My years-long investigation into time and time-related phenomena leads me to conclude that these scholars have mistaken cause and effect. The fading of information is not causing our knowledge of a moment in the past to become fuzzier; instead the increasing distance from that moment in the past causes the past itself to become fuzzier and, of course, reduces the available information about this moment in the past. Only the present moment is fixed. Just as the present we are now experiencing can lead to many different future outcomes, i.e., we “never know what tomorrow may bring”, we can also never know the past that led to the present moment.

This historical indeterminacy affects genealogy particularly strongly. If it appears that your seventh-great grandfather had no parents or several sets of parents, this may be true. Just because John and Mary were his parents at one time doesn’t mean that they were for all time. Many of our worst genealogical puzzles could be solved if we would just accept historical indeterminacy as a fact of life.

An understanding of the indeterminacy effect may be valuable in other cases also.
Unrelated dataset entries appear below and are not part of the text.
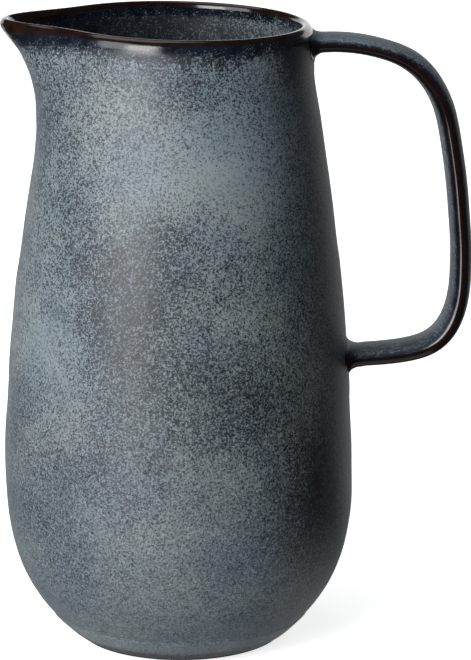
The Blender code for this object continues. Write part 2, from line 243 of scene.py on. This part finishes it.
# the lip is a little fuller outside than in: a soft bead, not a plain half circle
bow = np.linspace(0, math.pi, 25)
lip_arc = np.column_stack([centre + half * np.cos(bow) - LIP_LEAN * np.sin(bow), LIP_Z + LIP_TALL * np.sin(bow)])
in_up = IN_PATH[::-1]
in_top = in_up[in_up[:, 1] >= 200]
in_mid = in_up[(in_up[:, 1] < 200) & (in_up[:, 1] >= 60)]
in_low = in_up[in_up[:, 1] < 60]
upper = np.concatenate([resampled(low, 1.1), resampled(mid, 2.4)[1:], resampled(top, 1.0)[1:-1], lip_arc,
                        resampled(in_top, 1.3)[1:], resampled(in_mid, 4.5)[1:], resampled(in_low, 3.2)[1:]])
upper[-1, 0] = 0.0
# the glaze ends at the foot in a small rounded bead, and its back closes the coat against the clay
bead = [(outer_path[0, 0] - 0.25, FOOT_LINE - 0.32), (outer_path[0, 0] - 0.8, FOOT_LINE - 0.42), (outer_path[0, 0] - 1.25, FOOT_LINE - 0.1)]
back = []
for r, z in resampled(outer_path, 7.0)[1:-1]:
    back.append((r - 0.85, z + 0.25))
back.append((centre + 1.3, LIP_Z))
back.append((centre - 0.4, LIP_Z + 2.1))
back.append((centre - 1.3, LIP_Z))
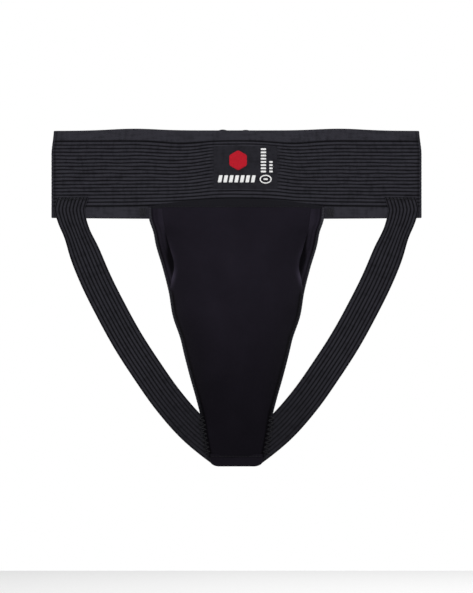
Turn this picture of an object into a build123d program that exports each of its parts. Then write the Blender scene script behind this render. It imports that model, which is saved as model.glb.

For example, when your spouse insists that you promised way back in March to get the bathroom painted by October, you may well be correct when you don’t remember any promise or you remember the promised date as December. Even if, tomorrow, he or she finds a note on the calendar in your handwriting stating “Finish bathroom before Halloween.”, this note may not have been there the previous day, and, even if it was there the previous day, no one can know with certainty when it appeared. It is also possible that both you and your spouse remember correctly; you just came to the present moment through different pasts.

I believe that politicians have had a gut understanding of the indeterminacy effect for a long while. Many of us remember promises that elected politicians made as candidates, but the politicians themselves never seem to remember those promises.